My youngest son is deciding on where he will spend the 4-ish years after this one. (First, that clumsy sentence refers to him being a HS senior, we know where he’ll be this year. And second, HOW DID THIS HAPPEN??? Yesterday, he was coming home from the hospital as a newborn and today we are visiting colleges. Sigh.) Anyway, we visited a small liberal arts university in northern New Jersey. To be honest, none of us had very high hopes, but our expectations were quickly demolished and this cool little campus in the woods became the front runner.

These “welcome” days are a bit like a timeshare presentation. For a few hours, a team of admissions counselors try to sell you on their wildly over-priced institution and give you some swag and lunch if you manage to make it through. The day begins in a room with a perfectly produced video and ends with a campus tour.
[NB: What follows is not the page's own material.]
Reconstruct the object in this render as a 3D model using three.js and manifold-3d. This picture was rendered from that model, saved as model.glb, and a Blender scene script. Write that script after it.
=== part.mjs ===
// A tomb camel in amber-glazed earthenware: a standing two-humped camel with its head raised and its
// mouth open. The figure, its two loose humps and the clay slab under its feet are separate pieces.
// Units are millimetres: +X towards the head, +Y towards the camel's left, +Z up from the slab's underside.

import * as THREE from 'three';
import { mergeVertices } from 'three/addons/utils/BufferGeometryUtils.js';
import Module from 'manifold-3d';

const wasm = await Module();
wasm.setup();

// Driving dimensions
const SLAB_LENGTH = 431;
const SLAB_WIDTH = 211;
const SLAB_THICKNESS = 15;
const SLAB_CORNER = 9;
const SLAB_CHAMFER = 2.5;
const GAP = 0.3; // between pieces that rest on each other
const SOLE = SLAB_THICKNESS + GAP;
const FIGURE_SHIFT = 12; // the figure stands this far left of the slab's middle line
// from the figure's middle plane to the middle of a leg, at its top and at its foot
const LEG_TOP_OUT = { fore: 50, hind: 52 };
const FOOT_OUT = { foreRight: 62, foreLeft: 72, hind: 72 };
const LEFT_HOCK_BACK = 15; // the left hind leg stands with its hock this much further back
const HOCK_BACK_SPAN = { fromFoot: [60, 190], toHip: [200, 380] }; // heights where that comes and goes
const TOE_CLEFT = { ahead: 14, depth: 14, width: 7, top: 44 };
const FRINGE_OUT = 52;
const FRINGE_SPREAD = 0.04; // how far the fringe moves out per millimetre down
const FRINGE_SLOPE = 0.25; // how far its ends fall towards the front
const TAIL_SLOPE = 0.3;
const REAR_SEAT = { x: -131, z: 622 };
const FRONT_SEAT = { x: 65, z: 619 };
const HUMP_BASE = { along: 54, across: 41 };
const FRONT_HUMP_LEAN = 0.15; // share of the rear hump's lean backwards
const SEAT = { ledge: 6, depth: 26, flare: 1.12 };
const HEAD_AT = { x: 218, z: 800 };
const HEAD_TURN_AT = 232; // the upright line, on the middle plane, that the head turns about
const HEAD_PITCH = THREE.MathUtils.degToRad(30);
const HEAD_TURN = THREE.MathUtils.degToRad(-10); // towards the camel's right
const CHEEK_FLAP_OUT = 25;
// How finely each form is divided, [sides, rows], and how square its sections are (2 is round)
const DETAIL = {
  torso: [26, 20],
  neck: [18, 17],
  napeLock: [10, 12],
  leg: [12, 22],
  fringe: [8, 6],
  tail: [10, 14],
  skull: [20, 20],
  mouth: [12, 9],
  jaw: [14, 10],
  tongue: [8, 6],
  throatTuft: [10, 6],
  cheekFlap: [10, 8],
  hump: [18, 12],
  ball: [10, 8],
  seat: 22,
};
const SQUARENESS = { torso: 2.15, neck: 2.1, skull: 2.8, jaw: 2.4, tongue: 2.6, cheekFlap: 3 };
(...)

[Lunch was sort of horrible. We ate in a cafeteria filled with a million soccer-campers, sweaty, dirty & screaming, running amok like in a comedy movie about an overwhelmed substitute teacher who, by the end, discovers how to reach these hellions, teaching them about themselves, self-worth, cooperation, and learning about himself in the process, before running to the love interest he has overlooked for too long in the climax. We never got to the redeeming part, we only suffered through Act I.]

They split us up and assigned us to a leader. Our tour guide introduced herself. She was a lovely young woman, who was seemingly active in every club and activity they offered. And as we started, I realized how mistaken I was about the nature of this tour. She ran ahead, pointing and gesturing, possibly about the information she was maybe giving. It’s impossible to know for sure, no one could hear her. We could barely keep up. We flew into a couple of buildings and out the other side. I wasn’t aware of a time limit or a competition between the guides to finish first, but one clearly existed. Maybe she told us about it. Who knows? I stopped to use the bathroom at the end and came out to find my group gone. I retraced my steps and walked outside, hoping for a glimpse of someone/something I recognized. My son called to me from the porch of a building I had never seen (I still don’t know what the building was).
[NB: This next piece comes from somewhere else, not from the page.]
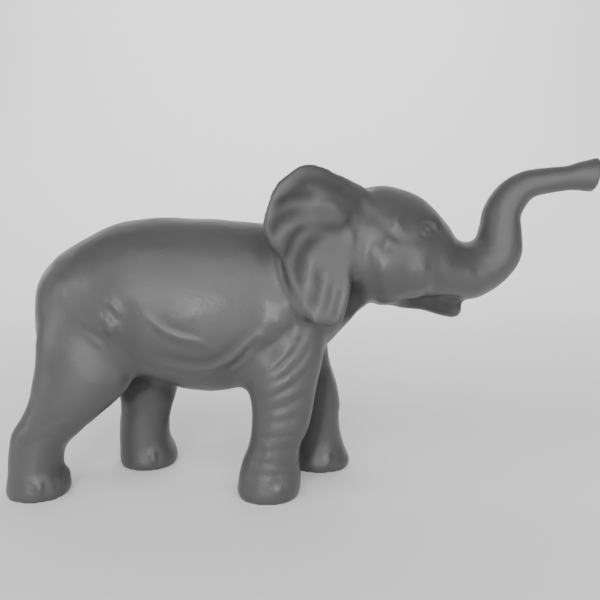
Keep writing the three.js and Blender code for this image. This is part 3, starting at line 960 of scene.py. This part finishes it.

I’m thinking about it today and laughing. Especially as the school advisors hit such home runs as to make the silly, pointless tour race unimportant.

A few observations.

She would sometimes turn around and say, “Any questions?” And it was hilarious, reminding me of how the Angel will sometimes say, after compiling a list of some kind, out of the clear blue sky, “Anything else?” I have no idea what is on the list, making it impossible to know if there’s anything else. As for the tour, questions about what? How about, “what is this building?” “Where are we? What is this place?”

And that reminds me about life. If there is a guide, they seem to have a different objective. Where am I? What am I doing here? My son and I wandered off the path a few times to explore, I waited for a woman who stopped to fill her water bottle, we all connected over our shared circumstance. It’s confusing, but the people make it all worthwhile. Maybe the stated plot isn’t what we’re doing at all, and the side trails and parentheticals are where the learning takes place. Are we the kind of people who run through our responsibilities, chopping wood, getting the tour done at any cost, or are we open and available for others? What is this place? And why?

We were in one room, and as the Angel took her camera out to snap a photo of our son, the guide (maybe unaware of her intentions?) turned the light off and left. I wonder if our guide sits down to eat?

What are our expectations for things, people, activities? Are we able to see past them, to see the beauty in what is actually there, instead of the static notions/beliefs we have in our heads? (Those questions make me think of political debates and the new Deadpool movie.)

What are we doing here? Everywhere we go, every situation, is asking, isn’t it? But maybe, yesterday, my boy heard and will, ironically, end up finding out his answer there, in the very place where a lovely young woman posed the question to all of us during her ridiculous running tour.